The Vampire Lestat Season 1 Episode 2 “Toledo” is a great hour of television, but it’s one with enough major story beats that it feels like, maybe, it’s ever so slightly too ambitious. As in, with more time to breathe, what’s currently great could be excellent. Quite a lot happens in nowhere near enough time, meaning some pieces of Lestat’s backstory—his autobiography, his documentary, his recorded narration of “The Failures,” or whatever else you want to call it—feel rushed in a way that Interview with the Vampire rarely did. If ever. And yet, in what feels like the biggest contradiction possible after writing that kind of criticism, the execution is still impressive on a level that defies logic.

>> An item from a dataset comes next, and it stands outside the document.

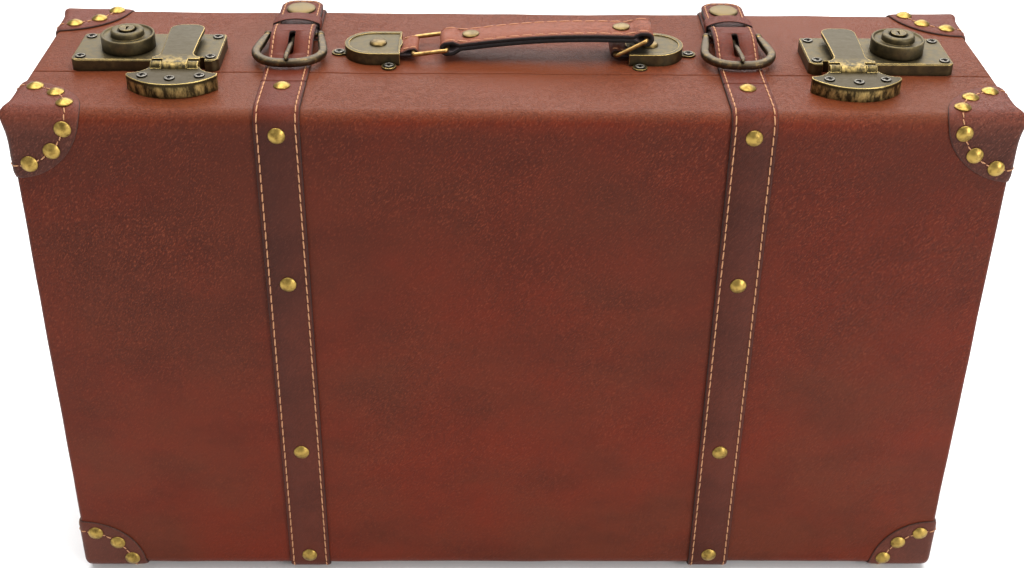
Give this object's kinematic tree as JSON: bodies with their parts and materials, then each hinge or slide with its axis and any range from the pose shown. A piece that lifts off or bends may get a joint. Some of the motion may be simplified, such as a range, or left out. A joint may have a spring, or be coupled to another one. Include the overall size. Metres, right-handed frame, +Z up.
{
  "type": "leather suitcase",
  "caption": "Rigid leather case with a hinged front lid, buckled straps, key locks with hinged hasps, and a leather grip on wire rings.",
  "frame": {"origin": "middle of the footprint, on the surface that the standing case rests on", "axes": "+X along the case to the right as seen from the lid, +Y from the lid to the back, +Z up to the side with the handle"},
  "size_m": [0.548, 0.159, 0.3426],
  "materials": {
    "leather_main": "reddish brown hide, creased, satin",
    "leather_trim": "dark brown harness leather, satin, raw black edges",
    "board": "plain compressed fibreboard",
    "lining": "plain woven cotton",
    "tack_brass": "polished, lightly scuffed",
    "old_brass": "dark patina with bright worn edges",
    "ring_brass": "bright, satin",
    "screw_nickel": "nickel plated, satin",
    "bolt_steel": "plain drawn steel"
  },
  "bodies": {
    "base": {"base_boards": "board", "base_cover": "leather_main", "base_lining": "lining", "base_corners": "leather_trim", "base_corner_tacks": "tack_brass", "base_foot_tacks": "tack_brass", "base_strap_left": "leather_trim", "base_strap_right": "leather_trim", "base_strap_tacks": "tack_brass", "base_press_discs": "old_brass", "lock_case_left": "old_brass", "lock_case_right": "old_brass", "lock_boss_left": "old_brass", "lock_boss_right": "old_brass", "base_screws": "screw_nickel", "handle_cap_left": "old_brass", "handle_cap_right": "old_brass", "handle_cap_rivets": "tack_brass", "handle_loop_left": "leather_trim", "handle_loop_right": "leather_trim", "base_hinge_leaves": "old_brass", "hinge_pins": "bolt_steel"},
    "lid": {"lid_hinge_leaves": "old_brass", "lid_screws": "screw_nickel", "lid_boards": "board", "lid_cover": "leather_main", "lid_lining": "lining", "lid_corners": "leather_trim", "lid_corner_tacks": "tack_brass", "lid_foot_tacks": "tack_brass", "lid_strap_left": "leather_trim", "lid_strap_right": "leather_trim", "lid_strap_tacks": "tack_brass", "hasp_base_left": "old_brass", "hasp_base_right": "old_brass", "hasp_pins": "old_brass"},
    "flap_left": {"tongue_left": "leather_trim", "buckle_chape_left": "leather_trim", "keeper_left": "leather_trim", "tongue_caps_left": "tack_brass"},
    "buckle_left": {"buckle_left": "old_brass"},
    "prong_left": {"prong_left": "old_brass"},
    "hasp_left": {"hasp_lever_left": "old_brass"},
    "plug_left": {"lock_plug_left": "old_brass"},
    "bolt_left": {"lock_bolt_left": "bolt_steel"},
    "flap_right": {"tongue_right": "leather_trim", "buckle_chape_right": "leather_trim", "keeper_right": "leather_trim", "tongue_caps_right": "tack_brass"},
    "buckle_right": {"buckle_right": "old_brass"},
    "prong_right": {"prong_right": "old_brass"},
    "hasp_right": {"hasp_lever_right": "old_brass"},
    "plug_right": {"lock_plug_right": "old_brass"},
    "bolt_right": {"lock_bolt_right": "bolt_steel"},
    "ring_left": {"ring_left": "ring_brass"},
    "grip": {"grip": "leather_trim", "grip_rivets": "tack_brass"},
    "ring_right": {"ring_right": "ring_brass"}
  },
  "joints": [
    {"name": "lid_hinge", "type": "hinge", "parent": "base", "child": "lid", "pos_m": [0, -0.0215, 0.002], "axis": [1, 0, 0], "range_deg": [0, 110]},
    {"name": "flap_fold_left", "type": "hinge", "parent": "lid", "child": "flap_left", "pos_m": [-0.1275, -0.03785, 0.3262], "axis": [1, 0, 0], "range_deg": [0, 100]},
    {"name": "buckle_turn_left", "type": "hinge", "parent": "flap_left", "child": "buckle_left", "pos_m": [-0.1275, 0.0195, 0.3298], "axis": [-1, 0, 0], "range_deg": [0, 8]},
    {"name": "prong_turn_left", "type": "hinge", "parent": "buckle_left", "child": "prong_left", "pos_m": [-0.1275, 0.0195, 0.3298], "axis": [-1, 0, 0], "range_deg": [0, 6]},
    {"name": "hasp_hinge_left", "type": "hinge", "parent": "lid", "child": "hasp_left", "pos_m": [-0.187, -0.033, 0.3322], "axis": [1, 0, 0], "range_deg": [0, 100]},
    {"name": "plug_turn_left", "type": "hinge", "parent": "base", "child": "plug_left", "pos_m": [-0.2185, -0.002, 0.331], "axis": [0, 0, -1], "range_deg": [0, 90]},
    {"name": "bolt_slide_left", "type": "slide", "parent": "base", "child": "bolt_left", "axis": [1, 0, 0], "range_m": [0, 0.00566]},
    {"name": "flap_fold_right", "type": "hinge", "parent": "lid", "child": "flap_right", "pos_m": [0.1275, -0.03785, 0.3262], "axis": [1, 0, 0], "range_deg": [0, 100]},
    {"name": "buckle_turn_right", "type": "hinge", "parent": "flap_right", "child": "buckle_right", "pos_m": [0.1275, 0.0195, 0.3298], "axis": [-1, 0, 0], "range_deg": [0, 8]},
    {"name": "prong_turn_right", "type": "hinge", "parent": "buckle_right", "child": "prong_right", "pos_m": [0.1275, 0.0195, 0.3298], "axis": [-1, 0, 0], "range_deg": [0, 6]},
    {"name": "hasp_hinge_right", "type": "hinge", "parent": "lid", "child": "hasp_right", "pos_m": [0.187, -0.033, 0.3322], "axis": [1, 0, 0], "range_deg": [0, 100]},
    {"name": "plug_turn_right", "type": "hinge", "parent": "base", "child": "plug_right", "pos_m": [0.2185, -0.002, 0.331], "axis": [0, 0, 1], "range_deg": [0, 90]},
    {"name": "bolt_slide_right", "type": "slide", "parent": "base", "child": "bolt_right", "axis": [-1, 0, 0], "range_m": [0, 0.00566]},
    {"name": "ring_left_swing", "type": "hinge", "parent": "base", "child": "ring_left", "pos_m": [-0.0575, 0.006, 0.329], "axis": [0, -1, 0], "range_deg": [0, 79.19]},
    {"name": "grip_swing", "type": "hinge", "parent": "ring_left", "child": "grip", "pos_m": [-0.03819, 0.006, 0.33171], "axis": [0, -1, 0], "range_deg": [-82.46, 0]},
    {"name": "ring_right_swing", "type": "hinge", "parent": "base", "child": "ring_right", "pos_m": [0.0575, 0.006, 0.329], "axis": [0, -1, 0], "range_deg": [0, 64.81]}
  ],
  "couplings": [
    {"joint": "grip_swing", "follows": "ring_left_swing", "ratio": -1.0412},
    {"joint": "ring_right_swing", "follows": "ring_left_swing", "ratio": 0.81832},
    {"joint": "plug_turn_left", "follows": "bolt_slide_left", "rad_per_m": 277.67},
    {"joint": "plug_turn_right", "follows": "bolt_slide_right", "rad_per_m": 277.67}
  ]
}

The hour includes so very, very much! In the present timeline, before the band’s next tour stop, The Vampire Lestat loses a band member, who can’t handle actually realizing he’s working with a vampire. Lestat throws a wildly entertaining tantrum. He performs for his mom’s benefit, showing off like, “look what I can do, Mommy!” before, ultimately, crooning in that crowded venue for Louis’ ears only. Oh, and Lestat slips Louis his, uh, heavily-edited version of Daniel Molloy’s book. The episode also features a fascinating meeting between Louis and Daniel that includes multiple major developments.
But that’s not all! As the tale of their origins unfolds in some distant past, Lestat and his Gabriella explore the city in a way that seems like all the Savage Garden is simultaneously theirs and theirs alone…and nothing but a mere backdrop to what is their special bond. Or maybe it’s just that she is, always has been, the center of her son’s everything. Some twisted combination of both, as viewers learn.
Then, there the flashbacks. And here is where, if anything is less than perfection, The Vampire Lestat Season 1 Episode 2 takes a slight slide. Lestat de Lioncourt’s youth and his two failed attempts at escaping that boring, meaningless life of his may be rushed through and glossed over for the sake of modern-day melodrama well enough. But Lestat’s battle with the wolves doesn’t quite feel like it gets the weight it deserves. It’s pivotal for the character, a key to who he eventually becomes…and yet. The series doesn’t even set the massive struggle in the right season.
Still, “Sam Reid” (if that even is is real name and not Lestat de Lioncourt) does a fabulous job with what he’s given, looks great in 18th Century garb with the glow of the sun behind him, and utterly slays the bloody, exhausted, traumatized aftermath. So, it’s not perfect…but it’s still very, very good. And, if the goal of this hour—in Lestat’s own words—is “illuminating the why and how” he became what he is “in the light of said…Oedipiphany,” then mission accomplished. Because, above and beyond anything else, The Vampire Lestat Season 1 Episode 2 makes both what made Lestat and his mother close, and all the ways they’re as distant and can be, clear.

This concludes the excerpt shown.